**What is needed:** Begin with the line that contains "# Ninety-six tubes" and continue down through the line that contains "obj.parent = None"; reproduce those lines exactly and only those.
==== Supplied information ====
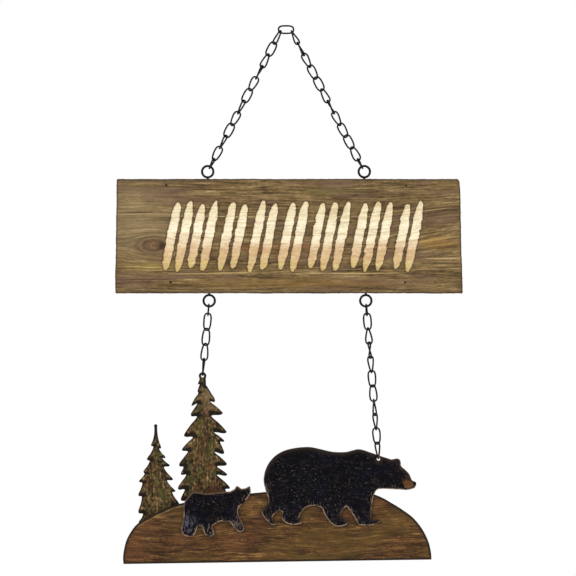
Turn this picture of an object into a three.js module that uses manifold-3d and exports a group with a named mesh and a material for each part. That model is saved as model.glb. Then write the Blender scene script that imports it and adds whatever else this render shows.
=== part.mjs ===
// A rustic hanging sign: a plank on a chain, with a cut-out scene of pines, a hill and two bears hung under it.
// Millimetres. +X is right, +Z is up and the front faces -Y.
// The origin is where the top link of the chain lies over the hook on the wall.
import * as THREE from "three";
import { mergeVertices } from "three/addons/utils/BufferGeometryUtils.js";
import Module from "manifold-3d";

const wasm = await Module();
wasm.setup();

// Board
const boardLength = 348;
const boardHeight = 115;
const boardThickness = 12;
const boardEdge = 1.2;
const boardShift = 2.9; // the board's middle lies this far right of the hang point

// Shallow painted strokes in the front of the board, in groups
const strokeGroups = [4, 2, 2, 2, 3, 3, 2];
const strokeHeight = 68;
const strokeWidth = 9;
const strokeDepth = 1;
const strokePitch = 12.5;
const strokeGroupGap = 5;
const strokeLean = THREE.MathUtils.degToRad(11);
const strokeRowShift = 4; // the row's middle lies right of the board's middle

// Screw eyes
const eyeDiameter = 13.3;
const eyeWire = 2;
const eyeSpacing = 156.6;
const eyeStand = 0.4; // from the board's edge to the ring
const lowerEyeShift = 1.5; // the lower pair lies this far right of the upper pair
const shankDiameter = 2.4;
const shankLength = 14;

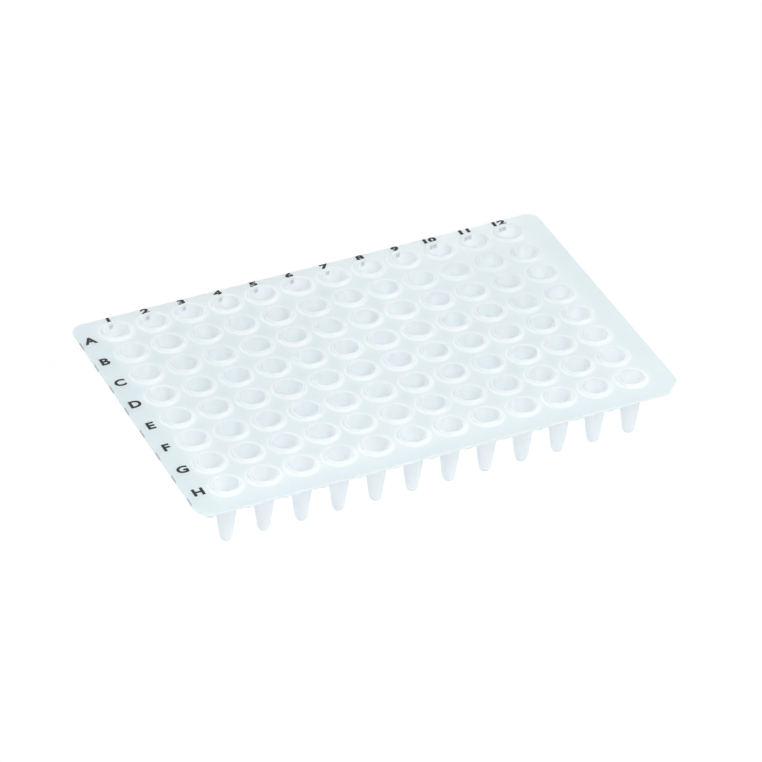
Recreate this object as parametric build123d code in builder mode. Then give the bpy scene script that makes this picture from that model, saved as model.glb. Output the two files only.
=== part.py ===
"""Skirtless 96-well plate for thermal cycling, moulded in one piece.

A thin flat deck carries twelve columns and eight rows of conical tubes. Each tube
opens through the deck into a low rim, on which a sealing film or a strip of caps
closes. Below the deck the tubes hang free, to drop into the block of a thermal cycler.

Frame: the plate stands on its tube tips at Z = 0, with its bounding box centred on
the Z axis. +X runs from column 1 to column 12, and +Y from row H to row A.
Lengths are in millimetres and angles in degrees.
"""
import os
from math import radians, tan

from build123d import *

# Well grid
pitch = 9.0
columns = 12
rows = 8

# Deck. Each margin runs from the axes of the outermost wells to the deck's edge
end_margin = 9.5
front_margin = 8.3  # before row H
back_margin = 5.9  # behind row A, on the numbered edge
deck_thickness = 0.7
deck_edge_radius = 0.15
corner_radius = 3.0  # beside wells A1 and A12
h1_corner_radius = 4.0
key_cut = 4.0  # bevelled corner beside well H12, which keys the plate in its holder
key_cut_radius = 1.2

# Rims, which stand on the deck
overall_height = 15.5
rim_height = 0.7
mouth_radius = 2.7
rim_wall = 0.75
rim_spread = 0.1  # how much wider the rim is at its foot

# Tubes, which hang below the deck
tube_wall = 0.38
tube_taper = 7.1
tip_radius = 0.75
tip_bevel_height = 0.8
floor_thickness = 0.5
bore_end_radius = 0.45
bore_bevel_height = 0.6

# Levels, lengths and radii that follow from those sizes
deck_length = pitch * (columns - 1) + 2 * end_margin
deck_width = pitch * (rows - 1) + front_margin + back_margin
grid_shift = (front_margin - back_margin) / 2
deck_top = overall_height - rim_height
deck_underside = deck_top - deck_thickness
slope = tan(radians(tube_taper))
rim_radius = mouth_radius + rim_wall
rim_foot_radius = rim_radius + rim_spread
tube_root_radius = mouth_radius + tube_wall
tube_foot_radius = tube_root_radius - slope * (deck_underside - tip_bevel_height)
bore_bevel_top = floor_thickness + bore_bevel_height
bore_foot_radius = mouth_radius - slope * (deck_underside - bore_bevel_top)

# One tube and its rim, solid, as a turned form about the well's axis
with BuildPart() as tube_form:
    with BuildSketch(Plane.XZ):
        with BuildLine():
            Polyline(
                (0, 0),
                (tip_radius, 0),
                (tube_foot_radius, tip_bevel_height),
                (tube_root_radius, deck_underside),
                (rim_foot_radius, deck_top),
                (rim_radius, overall_height),
                (0, overall_height),
                close=True,
            )
        make_face()
    revolve(axis=Axis.Z)

# The space inside one well, from the floor of the tube to the mouth
with BuildPart() as well_form:
    with BuildSketch(Plane.XZ):
        with BuildLine():
            Polyline(
                (0, floor_thickness),
                (bore_end_radius, floor_thickness),
                (bore_foot_radius, bore_bevel_top),
                (mouth_radius, deck_underside),
                (mouth_radius, overall_height),
                (0, overall_height),
                close=True,
            )
        make_face()
    revolve(axis=Axis.Z)

with BuildPart() as well_plate:
    # Deck, with three rounded corners and the key cut
    with BuildSketch(Plane.XY.offset(deck_underside)):
        Rectangle(deck_length, deck_width)
        left_corners = vertices().group_by(Axis.X)[0].sort_by(Axis.Y)
        right_corners = vertices().group_by(Axis.X)[-1].sort_by(Axis.Y)
        fillet([left_corners[-1], right_corners[-1]], corner_radius)
        fillet(left_corners[0], h1_corner_radius)
        chamfer(right_corners[0], key_cut)
        cut_top = vertices().group_by(Axis.X)[-1].sort_by(Axis.Y)[0]
        cut_bottom = vertices().group_by(Axis.Y)[0].sort_by(Axis.X)[-1]
        fillet([cut_top, cut_bottom], key_cut_radius)
    extrude(amount=deck_thickness)
    fillet(edges().group_by(Axis.Z)[0] + edges().group_by(Axis.Z)[-1], deck_edge_radius)

    # Ninety-six tubes through the deck, then their bores
    with Locations((0, grid_shift)):
        with GridLocations(pitch, pitch, columns, rows):
            add(tube_form.part)
        with GridLocations(pitch, pitch, columns, rows):
            add(well_form.part, mode=Mode.SUBTRACT)

well_plate.part.label = "well_plate"

os.makedirs("parts", exist_ok=True)
export_step(well_plate.part, "parts/well_plate.step")
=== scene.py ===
"""A skirtless plate for thermal cycling, moulded in natural polypropylene and printed in black.

Lengths are in metres and angles in degrees, in the plate's own frame: +X runs from column 1 to
column 12, +Y from row H to row A, and the tube tips stand on the floor at Z = 0.
"""
from math import cos, hypot, radians, sin, tan

import bpy
from mathutils import Matrix, Vector


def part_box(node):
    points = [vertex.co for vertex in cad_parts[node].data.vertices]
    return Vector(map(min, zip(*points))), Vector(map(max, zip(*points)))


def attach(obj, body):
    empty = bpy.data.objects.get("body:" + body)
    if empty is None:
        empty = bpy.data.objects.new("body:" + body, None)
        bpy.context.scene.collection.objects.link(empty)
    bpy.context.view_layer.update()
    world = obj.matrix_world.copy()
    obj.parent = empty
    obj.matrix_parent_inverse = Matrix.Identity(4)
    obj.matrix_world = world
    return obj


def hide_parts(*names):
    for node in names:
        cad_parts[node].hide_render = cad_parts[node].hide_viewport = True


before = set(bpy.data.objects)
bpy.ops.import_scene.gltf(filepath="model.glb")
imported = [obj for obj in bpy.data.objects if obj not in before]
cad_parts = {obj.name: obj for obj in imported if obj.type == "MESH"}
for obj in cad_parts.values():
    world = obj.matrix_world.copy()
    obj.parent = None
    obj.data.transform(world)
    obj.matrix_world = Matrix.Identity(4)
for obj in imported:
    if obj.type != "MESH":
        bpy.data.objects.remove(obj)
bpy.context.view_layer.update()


# ---------------------------------------------------------------------------------------------
# Wells. Each is a low rim round a mouth, over a thin conical tube with a domed tip. They are
# moulded as one with the deck, in natural polypropylene. One is raised ring by ring from a
# circle, its corners are rounded, and it is repeated over the grid.
# ---------------------------------------------------------------------------------------------

pitch = 0.009
columns = 12
rows = 8
grid_shift = 0.0012
first_column_x = -pitch * (columns - 1) / 2
row_h_y = grid_shift - pitch * (rows - 1) / 2
row_a_y = grid_shift + pitch * (rows - 1) / 2
ring_corners = 32

plate_low, plate_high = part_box("well_plate")
rim_height = 0.0007
deck_thickness = 0.0007
rim_top = plate_high.z
deck_top = rim_top - rim_height
deck_underside = deck_top - deck_thickness

rim_radius = 0.00345
rim_foot_radius = 0.00355
rim_foot_fillet = 0.0004
rim_edge_rounding = 0.00025
mouth_radius = 0.0027
mouth_rounding = 0.00035
rim_collar_radius = 0.0041

tube_wall = 0.00038
tube_taper = 7.1
tube_root_radius = mouth_radius + tube_wall
tube_root_fillet = 0.0003
tube_collar_radius = 0.0036
tip_radius = 0.00075
tip_rounding = 0.0005
tip_bevel_height = 0.0008
tube_foot_radius = tube_root_radius - tan(radians(tube_taper)) * (deck_underside - tip_bevel_height)
tube_foot_rounding = 0.0006

floor_thickness = 0.0005
bore_end_radius = 0.00045
bore_foot_rise = 0.0006
bore_foot_height = floor_thickness + bore_foot_rise
bore_foot_radius = mouth_radius - tan(radians(tube_taper)) * (deck_underside - bore_foot_height)
bore_foot_rounding = 0.0003
same_place = 1e-6


def start_form(name, radius, height):
    """Adds a circle on the well's axis and opens it for editing, with its ring selected."""
    bpy.ops.object.select_all(action="DESELECT")
    bpy.ops.mesh.primitive_circle_add(vertices=ring_corners, radius=radius, location=(0, 0, height))
    bpy.ops.object.transform_apply(location=True, rotation=False, scale=False)
    form = bpy.context.object
    form.name = name
    bpy.ops.object.mode_set(mode="EDIT")
    bpy.ops.mesh.select_mode(type="VERT")
    bpy.ops.mesh.select_all(action="SELECT")
    return form


def raise_rings(profile):
    """Extrudes the selected ring from each radius and height of the profile to the next."""
    for (radius, height), (next_radius, next_height) in zip(profile, profile[1:]):
        rise = (0, 0, next_height - height)
        bpy.ops.mesh.extrude_edges_move(TRANSFORM_OT_translate={"value": rise})
        ratio = next_radius / radius
        bpy.ops.transform.resize(value=(ratio, ratio, 1), center_override=(0, 0, next_height))


def round_ring(form, radius, height, rounding, steps):
    """Bevels the ring of edges at a radius and height into a round corner."""
    bpy.ops.mesh.select_all(action="DESELECT")
    bpy.ops.object.mode_set(mode="OBJECT")
    for vertex in form.data.vertices:
        x, y, z = vertex.co
        vertex.select = abs(hypot(x, y) - radius) < same_place and abs(z - height) < same_place
    bpy.ops.object.mode_set(mode="EDIT")
    bpy.ops.mesh.bevel(offset=rounding, segments=steps, profile=0.5, affect="EDGES")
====
**Solution below:**
    # Ninety-six tubes through the deck, then their bores
    with Locations((0, grid_shift)):
        with GridLocations(pitch, pitch, columns, rows):
            add(tube_form.part)
        with GridLocations(pitch, pitch, columns, rows):
            add(well_form.part, mode=Mode.SUBTRACT)

well_plate.part.label = "well_plate"

os.makedirs("parts", exist_ok=True)
export_step(well_plate.part, "parts/well_plate.step")
=== scene.py ===
"""A skirtless plate for thermal cycling, moulded in natural polypropylene and printed in black.

Lengths are in metres and angles in degrees, in the plate's own frame: +X runs from column 1 to
column 12, +Y from row H to row A, and the tube tips stand on the floor at Z = 0.
"""
from math import cos, hypot, radians, sin, tan

import bpy
from mathutils import Matrix, Vector


def part_box(node):
    points = [vertex.co for vertex in cad_parts[node].data.vertices]
    return Vector(map(min, zip(*points))), Vector(map(max, zip(*points)))


def attach(obj, body):
    empty = bpy.data.objects.get("body:" + body)
    if empty is None:
        empty = bpy.data.objects.new("body:" + body, None)
        bpy.context.scene.collection.objects.link(empty)
    bpy.context.view_layer.update()
    world = obj.matrix_world.copy()
    obj.parent = empty
    obj.matrix_parent_inverse = Matrix.Identity(4)
    obj.matrix_world = world
    return obj


def hide_parts(*names):
    for node in names:
        cad_parts[node].hide_render = cad_parts[node].hide_viewport = True


before = set(bpy.data.objects)
bpy.ops.import_scene.gltf(filepath="model.glb")
imported = [obj for obj in bpy.data.objects if obj not in before]
cad_parts = {obj.name: obj for obj in imported if obj.type == "MESH"}
for obj in cad_parts.values():
    world = obj.matrix_world.copy()
    obj.parent = None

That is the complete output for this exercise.